WHAT IS ASKED
Quote verbatim everything from the line containing "neck = np.vstack([centre[-1], back[-1, 1:-1]])" down to the line containing "from bpy.props import", with both of those lines included and no others.

--- start ---

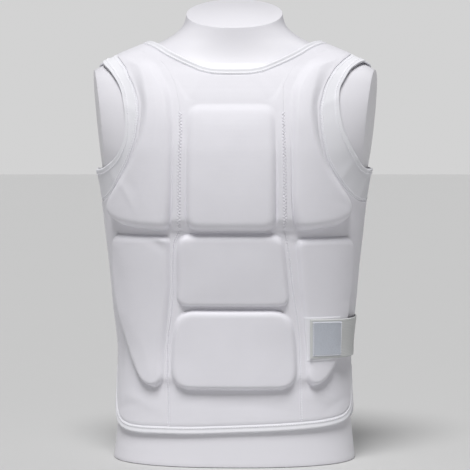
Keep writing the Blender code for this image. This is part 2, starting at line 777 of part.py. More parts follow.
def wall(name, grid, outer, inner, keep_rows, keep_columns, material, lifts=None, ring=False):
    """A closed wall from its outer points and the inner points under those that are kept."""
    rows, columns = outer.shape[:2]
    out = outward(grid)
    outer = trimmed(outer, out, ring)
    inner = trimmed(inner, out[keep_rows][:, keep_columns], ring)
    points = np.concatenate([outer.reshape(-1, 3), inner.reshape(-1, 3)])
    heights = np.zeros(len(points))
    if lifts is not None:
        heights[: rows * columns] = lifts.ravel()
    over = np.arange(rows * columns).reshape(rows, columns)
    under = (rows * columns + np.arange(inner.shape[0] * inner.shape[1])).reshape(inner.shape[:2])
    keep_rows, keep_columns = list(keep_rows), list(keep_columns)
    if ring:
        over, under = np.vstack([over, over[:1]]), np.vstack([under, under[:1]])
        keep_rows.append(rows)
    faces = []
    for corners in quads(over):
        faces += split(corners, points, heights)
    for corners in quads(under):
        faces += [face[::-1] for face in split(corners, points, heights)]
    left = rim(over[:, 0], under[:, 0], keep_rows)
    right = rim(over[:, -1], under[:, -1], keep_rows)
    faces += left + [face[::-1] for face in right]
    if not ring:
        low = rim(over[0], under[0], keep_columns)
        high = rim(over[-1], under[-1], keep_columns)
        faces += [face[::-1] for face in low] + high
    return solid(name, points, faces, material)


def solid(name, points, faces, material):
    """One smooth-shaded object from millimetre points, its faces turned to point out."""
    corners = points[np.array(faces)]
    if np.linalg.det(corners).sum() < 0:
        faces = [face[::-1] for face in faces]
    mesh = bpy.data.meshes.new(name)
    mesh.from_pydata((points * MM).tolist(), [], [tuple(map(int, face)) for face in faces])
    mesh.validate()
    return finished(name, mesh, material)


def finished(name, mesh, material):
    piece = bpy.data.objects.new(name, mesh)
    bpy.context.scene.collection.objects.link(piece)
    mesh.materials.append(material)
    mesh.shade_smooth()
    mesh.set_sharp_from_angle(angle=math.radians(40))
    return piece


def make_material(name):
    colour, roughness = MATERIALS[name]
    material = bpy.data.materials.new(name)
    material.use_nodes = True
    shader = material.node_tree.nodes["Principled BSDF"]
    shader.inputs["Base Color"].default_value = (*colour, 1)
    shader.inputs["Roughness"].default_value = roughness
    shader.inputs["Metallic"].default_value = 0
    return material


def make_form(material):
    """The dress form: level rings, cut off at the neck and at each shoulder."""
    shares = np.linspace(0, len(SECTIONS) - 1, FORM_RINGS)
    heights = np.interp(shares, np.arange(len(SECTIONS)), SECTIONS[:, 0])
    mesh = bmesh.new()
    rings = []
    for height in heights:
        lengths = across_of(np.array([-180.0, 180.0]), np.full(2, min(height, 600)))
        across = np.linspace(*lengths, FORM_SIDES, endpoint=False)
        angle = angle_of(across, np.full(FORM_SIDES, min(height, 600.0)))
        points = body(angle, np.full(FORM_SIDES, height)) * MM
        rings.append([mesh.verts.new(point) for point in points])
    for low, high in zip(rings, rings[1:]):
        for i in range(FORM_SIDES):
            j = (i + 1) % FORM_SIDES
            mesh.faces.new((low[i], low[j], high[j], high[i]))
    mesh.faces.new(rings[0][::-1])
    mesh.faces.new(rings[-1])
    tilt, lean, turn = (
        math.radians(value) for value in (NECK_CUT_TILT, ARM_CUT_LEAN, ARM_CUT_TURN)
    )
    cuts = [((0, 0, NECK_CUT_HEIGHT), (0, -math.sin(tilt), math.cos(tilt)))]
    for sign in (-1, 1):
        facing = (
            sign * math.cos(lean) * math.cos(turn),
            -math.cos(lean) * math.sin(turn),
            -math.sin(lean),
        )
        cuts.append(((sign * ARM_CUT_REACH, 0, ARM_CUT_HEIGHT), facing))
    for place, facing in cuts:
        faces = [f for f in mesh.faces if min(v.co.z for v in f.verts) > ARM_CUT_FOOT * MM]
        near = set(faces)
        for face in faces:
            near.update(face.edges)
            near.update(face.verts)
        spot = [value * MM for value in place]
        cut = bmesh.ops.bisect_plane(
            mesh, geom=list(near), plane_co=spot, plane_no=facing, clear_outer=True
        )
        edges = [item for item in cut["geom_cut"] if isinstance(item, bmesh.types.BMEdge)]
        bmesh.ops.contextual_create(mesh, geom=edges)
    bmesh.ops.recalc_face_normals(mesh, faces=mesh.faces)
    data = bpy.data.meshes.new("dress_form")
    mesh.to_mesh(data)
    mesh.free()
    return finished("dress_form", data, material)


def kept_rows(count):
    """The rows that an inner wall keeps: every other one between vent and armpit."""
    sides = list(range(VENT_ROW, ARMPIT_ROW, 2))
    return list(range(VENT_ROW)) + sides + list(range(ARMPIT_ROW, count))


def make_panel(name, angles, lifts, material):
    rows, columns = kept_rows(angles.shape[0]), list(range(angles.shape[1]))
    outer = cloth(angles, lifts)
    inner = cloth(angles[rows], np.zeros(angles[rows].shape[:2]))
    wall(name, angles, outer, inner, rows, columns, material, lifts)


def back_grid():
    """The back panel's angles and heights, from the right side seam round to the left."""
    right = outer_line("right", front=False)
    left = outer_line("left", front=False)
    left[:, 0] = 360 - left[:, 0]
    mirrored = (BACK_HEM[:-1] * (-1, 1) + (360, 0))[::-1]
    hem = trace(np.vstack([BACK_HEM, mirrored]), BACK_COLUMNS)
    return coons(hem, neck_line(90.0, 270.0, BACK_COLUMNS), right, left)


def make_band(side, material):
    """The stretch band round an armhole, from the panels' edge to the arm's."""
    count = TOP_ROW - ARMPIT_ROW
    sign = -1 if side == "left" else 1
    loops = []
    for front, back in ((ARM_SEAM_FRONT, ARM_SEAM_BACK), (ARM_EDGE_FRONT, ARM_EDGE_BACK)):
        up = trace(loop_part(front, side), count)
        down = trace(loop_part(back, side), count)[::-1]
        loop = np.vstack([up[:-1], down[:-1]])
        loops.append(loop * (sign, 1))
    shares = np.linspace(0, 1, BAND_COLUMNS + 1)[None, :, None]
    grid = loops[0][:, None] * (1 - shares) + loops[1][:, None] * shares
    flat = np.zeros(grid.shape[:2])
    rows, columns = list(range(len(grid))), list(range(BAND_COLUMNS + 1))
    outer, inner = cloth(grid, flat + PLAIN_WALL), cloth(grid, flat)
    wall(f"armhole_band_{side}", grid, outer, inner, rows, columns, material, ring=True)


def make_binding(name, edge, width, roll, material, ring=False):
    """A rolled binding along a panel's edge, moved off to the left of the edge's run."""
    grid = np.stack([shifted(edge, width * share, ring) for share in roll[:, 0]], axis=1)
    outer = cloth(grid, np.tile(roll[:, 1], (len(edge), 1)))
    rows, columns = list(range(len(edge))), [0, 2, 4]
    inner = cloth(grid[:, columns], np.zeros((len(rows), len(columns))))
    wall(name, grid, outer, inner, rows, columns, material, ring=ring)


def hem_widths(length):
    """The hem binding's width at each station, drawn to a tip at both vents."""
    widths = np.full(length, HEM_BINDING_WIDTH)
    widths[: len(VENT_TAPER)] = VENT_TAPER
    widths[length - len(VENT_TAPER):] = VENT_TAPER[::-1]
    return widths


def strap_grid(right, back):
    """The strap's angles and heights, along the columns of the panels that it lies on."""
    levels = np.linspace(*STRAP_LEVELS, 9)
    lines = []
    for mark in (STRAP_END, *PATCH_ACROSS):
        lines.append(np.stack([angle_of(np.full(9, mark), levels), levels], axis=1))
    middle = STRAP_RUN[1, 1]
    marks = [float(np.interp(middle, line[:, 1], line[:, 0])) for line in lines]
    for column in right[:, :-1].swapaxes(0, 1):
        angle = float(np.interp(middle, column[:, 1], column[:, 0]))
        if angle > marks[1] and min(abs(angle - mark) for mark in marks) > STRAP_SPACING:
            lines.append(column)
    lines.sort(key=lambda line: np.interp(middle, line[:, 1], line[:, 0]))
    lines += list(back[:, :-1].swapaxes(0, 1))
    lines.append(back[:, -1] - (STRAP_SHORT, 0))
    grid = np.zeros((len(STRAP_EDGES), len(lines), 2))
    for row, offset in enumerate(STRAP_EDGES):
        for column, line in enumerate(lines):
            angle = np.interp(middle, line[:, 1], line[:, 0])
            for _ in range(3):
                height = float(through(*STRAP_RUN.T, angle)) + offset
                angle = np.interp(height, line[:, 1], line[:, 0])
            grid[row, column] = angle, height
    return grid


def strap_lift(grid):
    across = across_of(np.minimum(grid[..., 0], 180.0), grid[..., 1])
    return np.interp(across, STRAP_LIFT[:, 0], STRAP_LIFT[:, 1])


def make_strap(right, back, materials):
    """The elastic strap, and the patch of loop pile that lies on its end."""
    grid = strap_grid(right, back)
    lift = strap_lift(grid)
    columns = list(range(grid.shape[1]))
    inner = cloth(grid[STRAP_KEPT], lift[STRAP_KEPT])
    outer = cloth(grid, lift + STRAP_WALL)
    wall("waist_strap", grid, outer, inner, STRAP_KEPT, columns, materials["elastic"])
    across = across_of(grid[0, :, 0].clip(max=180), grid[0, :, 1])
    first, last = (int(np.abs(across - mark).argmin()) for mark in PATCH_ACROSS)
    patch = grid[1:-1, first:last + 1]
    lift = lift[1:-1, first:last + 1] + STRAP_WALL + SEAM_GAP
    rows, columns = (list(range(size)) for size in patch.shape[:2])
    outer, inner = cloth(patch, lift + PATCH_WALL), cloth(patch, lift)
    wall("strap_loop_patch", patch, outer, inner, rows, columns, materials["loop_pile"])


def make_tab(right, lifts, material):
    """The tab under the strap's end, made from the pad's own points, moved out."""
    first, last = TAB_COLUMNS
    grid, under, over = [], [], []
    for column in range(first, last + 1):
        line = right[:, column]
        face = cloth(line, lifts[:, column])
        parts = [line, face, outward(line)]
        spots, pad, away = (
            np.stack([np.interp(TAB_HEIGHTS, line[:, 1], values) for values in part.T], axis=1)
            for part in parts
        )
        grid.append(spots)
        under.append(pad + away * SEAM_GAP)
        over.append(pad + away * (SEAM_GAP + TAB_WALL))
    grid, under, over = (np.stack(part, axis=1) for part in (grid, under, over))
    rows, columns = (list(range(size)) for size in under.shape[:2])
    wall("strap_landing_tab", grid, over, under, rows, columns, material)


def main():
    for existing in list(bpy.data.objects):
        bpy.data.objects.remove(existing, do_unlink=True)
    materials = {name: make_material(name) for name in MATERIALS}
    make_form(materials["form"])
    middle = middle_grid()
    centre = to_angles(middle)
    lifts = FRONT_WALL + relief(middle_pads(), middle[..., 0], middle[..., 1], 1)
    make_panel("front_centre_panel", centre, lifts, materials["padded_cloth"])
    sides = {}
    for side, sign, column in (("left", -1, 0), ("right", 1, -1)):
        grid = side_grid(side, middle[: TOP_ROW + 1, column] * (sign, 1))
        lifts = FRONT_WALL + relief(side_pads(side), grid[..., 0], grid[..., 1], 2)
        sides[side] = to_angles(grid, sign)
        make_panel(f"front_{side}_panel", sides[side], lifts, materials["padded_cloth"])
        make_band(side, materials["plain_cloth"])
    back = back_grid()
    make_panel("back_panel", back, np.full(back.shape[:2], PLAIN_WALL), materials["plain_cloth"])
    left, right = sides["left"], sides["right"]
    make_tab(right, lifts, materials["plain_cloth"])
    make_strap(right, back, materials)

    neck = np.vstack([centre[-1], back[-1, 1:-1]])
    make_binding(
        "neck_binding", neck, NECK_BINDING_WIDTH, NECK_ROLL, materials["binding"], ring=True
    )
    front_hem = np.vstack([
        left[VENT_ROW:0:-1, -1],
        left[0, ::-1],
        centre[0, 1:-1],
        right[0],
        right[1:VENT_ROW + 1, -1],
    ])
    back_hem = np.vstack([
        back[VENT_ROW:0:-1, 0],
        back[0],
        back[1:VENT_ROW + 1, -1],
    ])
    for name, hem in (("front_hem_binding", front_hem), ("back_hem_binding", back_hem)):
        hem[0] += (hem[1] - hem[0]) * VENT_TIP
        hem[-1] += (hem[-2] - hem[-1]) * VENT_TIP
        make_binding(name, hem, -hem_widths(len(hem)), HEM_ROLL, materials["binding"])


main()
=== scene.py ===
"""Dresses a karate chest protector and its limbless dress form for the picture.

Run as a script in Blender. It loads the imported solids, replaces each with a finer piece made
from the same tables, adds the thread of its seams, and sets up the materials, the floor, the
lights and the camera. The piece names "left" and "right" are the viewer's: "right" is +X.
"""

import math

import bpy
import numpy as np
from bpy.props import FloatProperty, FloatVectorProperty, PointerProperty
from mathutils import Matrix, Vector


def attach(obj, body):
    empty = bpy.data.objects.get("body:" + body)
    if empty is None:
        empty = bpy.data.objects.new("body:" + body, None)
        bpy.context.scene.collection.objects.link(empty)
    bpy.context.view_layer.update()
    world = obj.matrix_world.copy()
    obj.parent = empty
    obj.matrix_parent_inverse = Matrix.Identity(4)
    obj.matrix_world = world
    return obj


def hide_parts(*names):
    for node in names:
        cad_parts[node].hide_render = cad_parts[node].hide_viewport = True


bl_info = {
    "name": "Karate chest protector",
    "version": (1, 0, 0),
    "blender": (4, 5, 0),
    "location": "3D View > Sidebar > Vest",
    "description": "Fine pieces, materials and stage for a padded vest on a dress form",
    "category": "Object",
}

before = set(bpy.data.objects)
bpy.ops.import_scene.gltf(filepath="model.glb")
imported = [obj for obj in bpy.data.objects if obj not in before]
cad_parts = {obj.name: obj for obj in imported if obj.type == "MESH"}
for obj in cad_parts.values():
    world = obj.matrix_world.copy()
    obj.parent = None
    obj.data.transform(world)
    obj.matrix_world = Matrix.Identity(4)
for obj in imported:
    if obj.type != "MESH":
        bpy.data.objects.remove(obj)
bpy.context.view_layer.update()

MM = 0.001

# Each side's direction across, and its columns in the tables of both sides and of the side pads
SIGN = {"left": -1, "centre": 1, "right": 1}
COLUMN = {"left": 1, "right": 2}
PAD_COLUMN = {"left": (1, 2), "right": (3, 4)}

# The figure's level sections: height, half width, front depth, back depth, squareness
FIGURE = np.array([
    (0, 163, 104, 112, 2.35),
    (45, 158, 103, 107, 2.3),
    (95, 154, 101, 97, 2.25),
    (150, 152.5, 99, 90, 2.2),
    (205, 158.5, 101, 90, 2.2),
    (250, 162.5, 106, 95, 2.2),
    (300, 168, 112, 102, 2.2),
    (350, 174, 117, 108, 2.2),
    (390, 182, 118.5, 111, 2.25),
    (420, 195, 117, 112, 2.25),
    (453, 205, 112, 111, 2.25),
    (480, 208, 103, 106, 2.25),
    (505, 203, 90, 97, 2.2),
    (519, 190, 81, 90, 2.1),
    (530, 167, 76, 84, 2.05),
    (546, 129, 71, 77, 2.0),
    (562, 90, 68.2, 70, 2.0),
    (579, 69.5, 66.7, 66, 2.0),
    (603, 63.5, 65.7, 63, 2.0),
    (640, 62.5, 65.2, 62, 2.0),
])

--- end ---

THE RESULT
    neck = np.vstack([centre[-1], back[-1, 1:-1]])
    make_binding(
        "neck_binding", neck, NECK_BINDING_WIDTH, NECK_ROLL, materials["binding"], ring=True
    )
    front_hem = np.vstack([
        left[VENT_ROW:0:-1, -1],
        left[0, ::-1],
        centre[0, 1:-1],
        right[0],
        right[1:VENT_ROW + 1, -1],
    ])
    back_hem = np.vstack([
        back[VENT_ROW:0:-1, 0],
        back[0],
        back[1:VENT_ROW + 1, -1],
    ])
    for name, hem in (("front_hem_binding", front_hem), ("back_hem_binding", back_hem)):
        hem[0] += (hem[1] - hem[0]) * VENT_TIP
        hem[-1] += (hem[-2] - hem[-1]) * VENT_TIP
        make_binding(name, hem, -hem_widths(len(hem)), HEM_ROLL, materials["binding"])


main()
=== scene.py ===
"""Dresses a karate chest protector and its limbless dress form for the picture.

Run as a script in Blender. It loads the imported solids, replaces each with a finer piece made
from the same tables, adds the thread of its seams, and sets up the materials, the floor, the
lights and the camera. The piece names "left" and "right" are the viewer's: "right" is +X.
"""

import math

import bpy
import numpy as np
from bpy.props import FloatProperty, FloatVectorProperty, PointerProperty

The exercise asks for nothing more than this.